▶ Record excerpts
(begin)

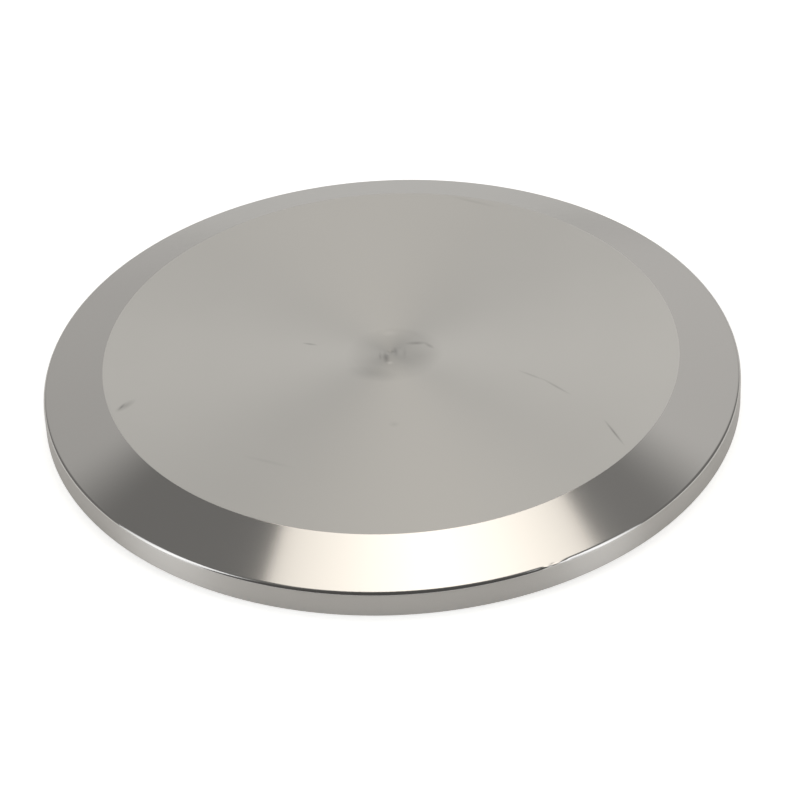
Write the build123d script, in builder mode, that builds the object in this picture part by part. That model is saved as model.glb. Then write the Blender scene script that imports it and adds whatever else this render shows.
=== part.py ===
"""Solid end cap for a 3 inch hygienic clamp joint, turned from one piece of stainless steel.

The cap is a blank flange. Its flat underside seals against a ferrule of the same flange size,
with the bead of a ring gasket lying in a groove near the rim. A straight rim stands round the
edge, and above it a 20 degree taper, which the two halves of a clamp pull down on, rises to a
flat round land on the outside.

Frame: the origin is the centre of the sealing face, +Z points along the axis to the land, and
all sizes are in millimetres and degrees.
"""

from build123d import *

import os
from math import radians, sqrt, tan

# Flange
flange_diameter = 91.0  # across the straight rim
cap_thickness = 6.35  # from the sealing face to the land
rim_height = 3.45  # from the sealing face to where the taper would meet the rim
taper_angle = 20.0  # between the taper and the sealing face

# Broken edges
rim_edge_radius = 0.6  # rounded, between the rim and the taper
land_edge_radius = 0.4  # rounded, between the taper and the land
face_edge_chamfer = 0.15  # between the sealing face and the rim

# Gasket groove in the sealing face, a shallow ring of round section
groove_inset = 3.75  # from the rim inwards to the groove's centre line
groove_radius = 2.4  # of the round section
groove_depth = 1.6
groove_lip_chamfer = 0.2

# Mark left in the middle of each faced side, where the facing cut ran out
pip_diameter = 1.2
pip_depth = 0.08

flange_radius = flange_diameter / 2
land_radius = flange_radius - (cap_thickness - rim_height) / tan(radians(taper_angle))
groove_centre_radius = flange_radius - groove_inset
groove_centre_height = groove_depth - groove_radius
groove_half_width = sqrt(groove_radius**2 - groove_centre_height**2)
pip_radius = pip_diameter / 2


def corner_at(section: BuildSketch, radius: float, height: float) -> Vertex:
    """The corner of the half section nearest to a point on it."""
    return section.vertices().sort_by_distance(Vector(radius, height, 0))[0]


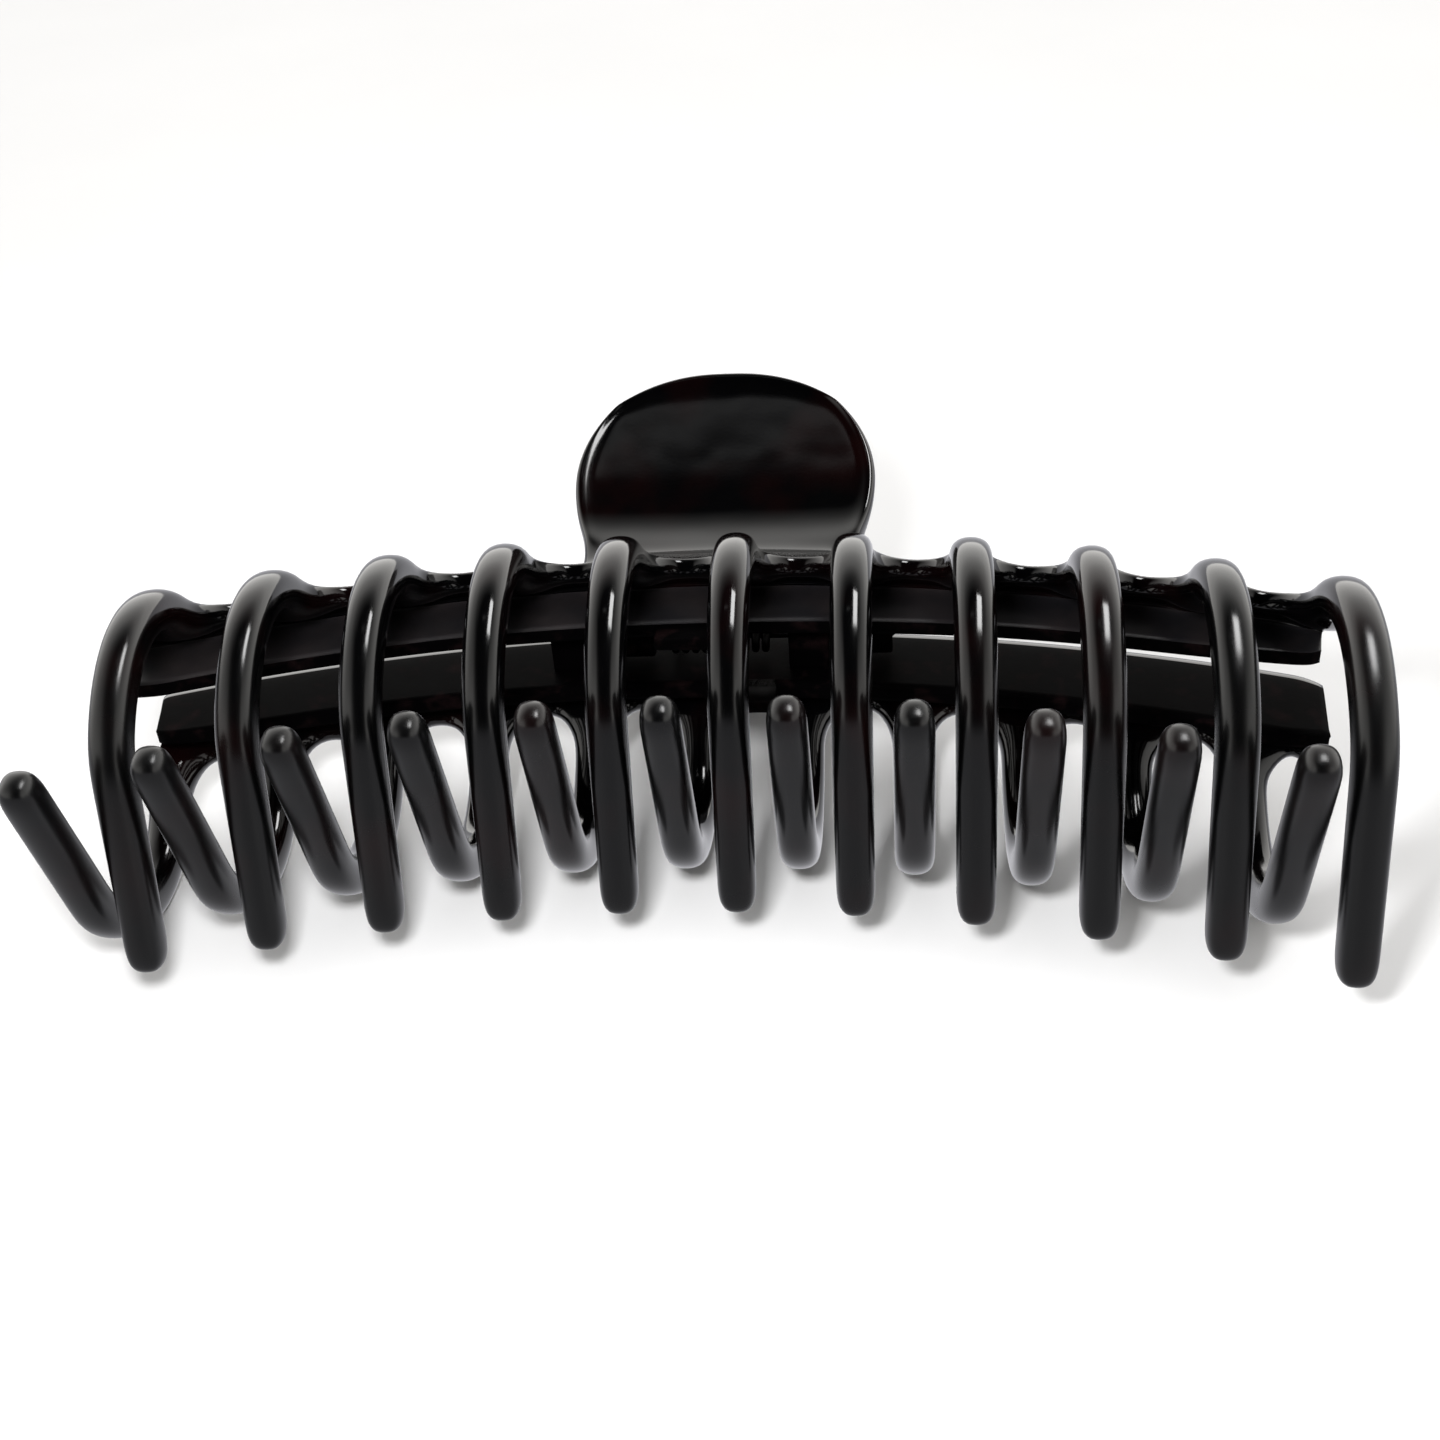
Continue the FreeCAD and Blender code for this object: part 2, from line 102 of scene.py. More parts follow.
hinge = Vector(frame["joints"][0]["pos_m"]) / MM
JAW_Y = hinge.y - HINGE_RISE
JAW_Z = hinge.z


def in_row(point, upside_down):
    """A jaw frame point (x, v, u) in millimetres as a row frame point in metres."""
    x, v, u = point
    side = -1 if upside_down else 1
    return Vector((side * x, JAW_Y + v, JAW_Z + side * u)) * MM


def arch_drop(x):
    """How far the arch has fallen below its crown at x."""
    return ARCH_RADIUS - math.sqrt(ARCH_RADIUS ** 2 - x * x)


def on_arch(x, v, u):
    """A spine point: x is where its radius crosses the arch, and v is along that radius."""
    angle = math.asin(x / ARCH_RADIUS)
    reach = ARCH_RADIUS + v
    return Vector((reach * math.sin(angle), reach * math.cos(angle) - ARCH_RADIUS, u))


def tooth_x(number):
    """The roots stand at an even pitch along the arch."""
    along_arch = (number - (TOOTH_COUNT + 1) / 2) * TOOTH_PITCH + TOOTH_PITCH / 4
    return ARCH_RADIUS * math.sin(along_arch / ARCH_RADIUS)


# ---------------------------------------------------------------- tooth shape

def tooth_line(run):
    """(v, u, heading) on a tooth's centreline. Heading is 0 outwards, and falls as it curls."""
    v, u, heading = ROOT_V, ROOT_U, math.radians(ROOT_HEADING)
    for radius, turn in TOOTH_ARCS:
        part = min(math.radians(turn), run / radius)
        centre_v, centre_u = v - radius * math.cos(heading), u + radius * math.sin(heading)
        heading -= part
        v, u = centre_v + radius * math.cos(heading), centre_u - radius * math.sin(heading)
        run -= part * radius
        if run <= TINY:
            return v, u, heading
    return v + run * math.sin(heading), u + run * math.cos(heading), heading


def tooth_length():
    return sum(radius * math.radians(turn) for radius, turn in TOOTH_ARCS) + TIP_RUN


def tooth_rings():
    """[(v, u, heading, half width, half depth)] from the base to the tip."""
    length = tooth_length()
    stations = [(run, 1.0) for run in RING_RUNS]
    stations += [(length - back, narrow) for back, narrow in TIP_RINGS]
    centres = [tooth_line(run) for run, _ in stations]
    rings = []
    for i, (run, narrow) in enumerate(stations):
        v, u, heading = centres[i]
        if 0 < i < len(centres) - 1:
            # Subdivision pulls a bend in by this much, so the cage stands out by as much.
            before, after = centres[i - 1], centres[i + 1]
            v += (2 * v - before[0] - after[0]) / 6
            u += (2 * u - before[1] - after[1]) / 6
        share = run / length
        half_width = TOOTH_HALF_WIDTH * (ROOT_SWELL - WIDTH_TAPER * share)
        half_depth = TOOTH_HALF_DEPTH * (1.0 - DEPTH_TAPER * share)
        rings.append((v, u, heading, half_width * narrow, half_depth * narrow))
    return rings


def tooth_ring_points(number, ring):
    """Outer, inner and side points of one ring of a tooth, in the jaw frame."""
    v, u, heading, half_width, half_depth = ring
    middle = tooth_x(number)
    v = v - arch_drop(middle)
    out_v, out_u = math.cos(heading) * half_depth, -math.sin(heading) * half_depth
    outer, inner = [], []
    for side in (-1, 0, 1):
        x = middle + side * half_width * TOOTH_CORNER
        full = TOOTH_CORNER if side else TOOTH_CROWN
        outer.append(Vector((x, v + out_v * full, u + out_u * full)))
        inner.append(Vector((x, v - out_v * full, u - out_u * full)))
    left, right = (Vector((middle + side * half_width * TOOTH_FLANK, v, u)) for side in (-1, 1))
    return outer, inner, left, right


# ---------------------------------------------------------------- spine section

WEB_BOTTOM = -2.8
WEB_TILT = 0.009
FAR_TILT = 0.02
FAR_RISE, FAR_START, FAR_RUN = 1.3, 46.0, 15.0
BELLY_DROP, BELLY_HALF = 0.3, 28.0
WEB_INNER, WEB_OUTER = 3.4, 4.9

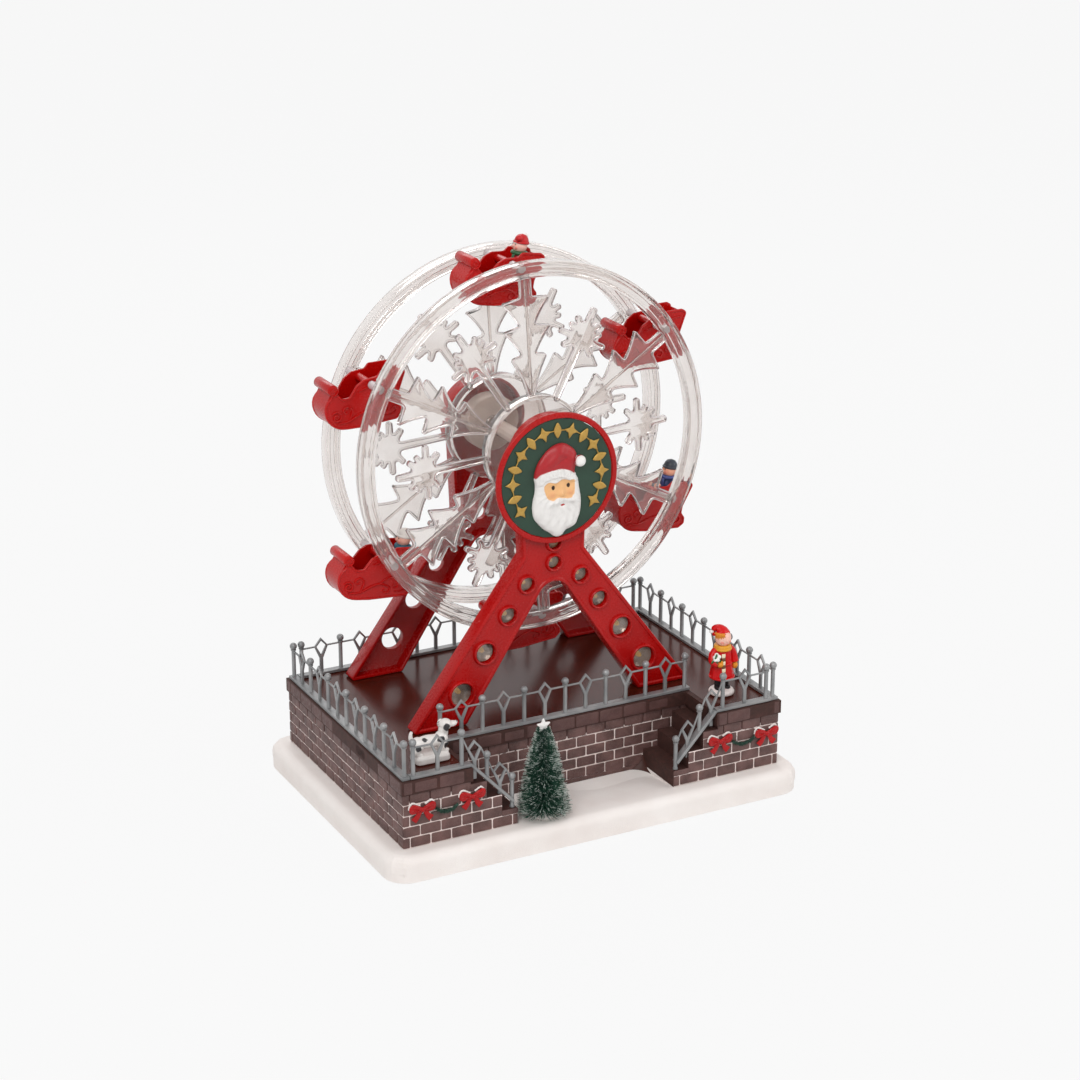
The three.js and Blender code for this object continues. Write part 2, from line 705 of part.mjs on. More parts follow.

(end)

▶ Objective
Copy out all the data exactly; skip the pictures.

▶ Final result
Write the build123d script, in builder mode, that builds the object in this picture part by part. That model is saved as model.glb. Then write the Blender scene script that imports it and adds whatever else this render shows.
=== part.py ===
"""Solid end cap for a 3 inch hygienic clamp joint, turned from one piece of stainless steel.

The cap is a blank flange. Its flat underside seals against a ferrule of the same flange size,
with the bead of a ring gasket lying in a groove near the rim. A straight rim stands round the
edge, and above it a 20 degree taper, which the two halves of a clamp pull down on, rises to a
flat round land on the outside.

Frame: the origin is the centre of the sealing face, +Z points along the axis to the land, and
all sizes are in millimetres and degrees.
"""

from build123d import *

import os
from math import radians, sqrt, tan

# Flange
flange_diameter = 91.0  # across the straight rim
cap_thickness = 6.35  # from the sealing face to the land
rim_height = 3.45  # from the sealing face to where the taper would meet the rim
taper_angle = 20.0  # between the taper and the sealing face

# Broken edges
rim_edge_radius = 0.6  # rounded, between the rim and the taper
land_edge_radius = 0.4  # rounded, between the taper and the land
face_edge_chamfer = 0.15  # between the sealing face and the rim

# Gasket groove in the sealing face, a shallow ring of round section
groove_inset = 3.75  # from the rim inwards to the groove's centre line
groove_radius = 2.4  # of the round section
groove_depth = 1.6
groove_lip_chamfer = 0.2

# Mark left in the middle of each faced side, where the facing cut ran out
pip_diameter = 1.2
pip_depth = 0.08

flange_radius = flange_diameter / 2
land_radius = flange_radius - (cap_thickness - rim_height) / tan(radians(taper_angle))
groove_centre_radius = flange_radius - groove_inset
groove_centre_height = groove_depth - groove_radius
groove_half_width = sqrt(groove_radius**2 - groove_centre_height**2)
pip_radius = pip_diameter / 2


def corner_at(section: BuildSketch, radius: float, height: float) -> Vertex:
    """The corner of the half section nearest to a point on it."""
    return section.vertices().sort_by_distance(Vector(radius, height, 0))[0]


Continue the FreeCAD and Blender code for this object: part 2, from line 102 of scene.py. More parts follow.
hinge = Vector(frame["joints"][0]["pos_m"]) / MM
JAW_Y = hinge.y - HINGE_RISE
JAW_Z = hinge.z


def in_row(point, upside_down):
    """A jaw frame point (x, v, u) in millimetres as a row frame point in metres."""
    x, v, u = point
    side = -1 if upside_down else 1
    return Vector((side * x, JAW_Y + v, JAW_Z + side * u)) * MM


def arch_drop(x):
    """How far the arch has fallen below its crown at x."""
    return ARCH_RADIUS - math.sqrt(ARCH_RADIUS ** 2 - x * x)


def on_arch(x, v, u):
    """A spine point: x is where its radius crosses the arch, and v is along that radius."""
    angle = math.asin(x / ARCH_RADIUS)
    reach = ARCH_RADIUS + v
    return Vector((reach * math.sin(angle), reach * math.cos(angle) - ARCH_RADIUS, u))


def tooth_x(number):
    """The roots stand at an even pitch along the arch."""
    along_arch = (number - (TOOTH_COUNT + 1) / 2) * TOOTH_PITCH + TOOTH_PITCH / 4
    return ARCH_RADIUS * math.sin(along_arch / ARCH_RADIUS)


# ---------------------------------------------------------------- tooth shape

def tooth_line(run):
    """(v, u, heading) on a tooth's centreline. Heading is 0 outwards, and falls as it curls."""
    v, u, heading = ROOT_V, ROOT_U, math.radians(ROOT_HEADING)
    for radius, turn in TOOTH_ARCS:
        part = min(math.radians(turn), run / radius)
        centre_v, centre_u = v - radius * math.cos(heading), u + radius * math.sin(heading)
        heading -= part
        v, u = centre_v + radius * math.cos(heading), centre_u - radius * math.sin(heading)
        run -= part * radius
        if run <= TINY:
            return v, u, heading
    return v + run * math.sin(heading), u + run * math.cos(heading), heading


def tooth_length():
    return sum(radius * math.radians(turn) for radius, turn in TOOTH_ARCS) + TIP_RUN


def tooth_rings():
    """[(v, u, heading, half width, half depth)] from the base to the tip."""
    length = tooth_length()
    stations = [(run, 1.0) for run in RING_RUNS]
    stations += [(length - back, narrow) for back, narrow in TIP_RINGS]
    centres = [tooth_line(run) for run, _ in stations]
    rings = []
    for i, (run, narrow) in enumerate(stations):
        v, u, heading = centres[i]
        if 0 < i < len(centres) - 1:
            # Subdivision pulls a bend in by this much, so the cage stands out by as much.
            before, after = centres[i - 1], centres[i + 1]
            v += (2 * v - before[0] - after[0]) / 6
            u += (2 * u - before[1] - after[1]) / 6
        share = run / length
        half_width = TOOTH_HALF_WIDTH * (ROOT_SWELL - WIDTH_TAPER * share)
        half_depth = TOOTH_HALF_DEPTH * (1.0 - DEPTH_TAPER * share)
        rings.append((v, u, heading, half_width * narrow, half_depth * narrow))
    return rings


def tooth_ring_points(number, ring):
    """Outer, inner and side points of one ring of a tooth, in the jaw frame."""
    v, u, heading, half_width, half_depth = ring
    middle = tooth_x(number)
    v = v - arch_drop(middle)
    out_v, out_u = math.cos(heading) * half_depth, -math.sin(heading) * half_depth
    outer, inner = [], []
    for side in (-1, 0, 1):
        x = middle + side * half_width * TOOTH_CORNER
        full = TOOTH_CORNER if side else TOOTH_CROWN
        outer.append(Vector((x, v + out_v * full, u + out_u * full)))
        inner.append(Vector((x, v - out_v * full, u - out_u * full)))
    left, right = (Vector((middle + side * half_width * TOOTH_FLANK, v, u)) for side in (-1, 1))
    return outer, inner, left, right


# ---------------------------------------------------------------- spine section

WEB_BOTTOM = -2.8
WEB_TILT = 0.009
FAR_TILT = 0.02
FAR_RISE, FAR_START, FAR_RUN = 1.3, 46.0, 15.0
BELLY_DROP, BELLY_HALF = 0.3, 28.0
WEB_INNER, WEB_OUTER = 3.4, 4.9

The three.js and Blender code for this object continues. Write part 2, from line 705 of part.mjs on. More parts follow.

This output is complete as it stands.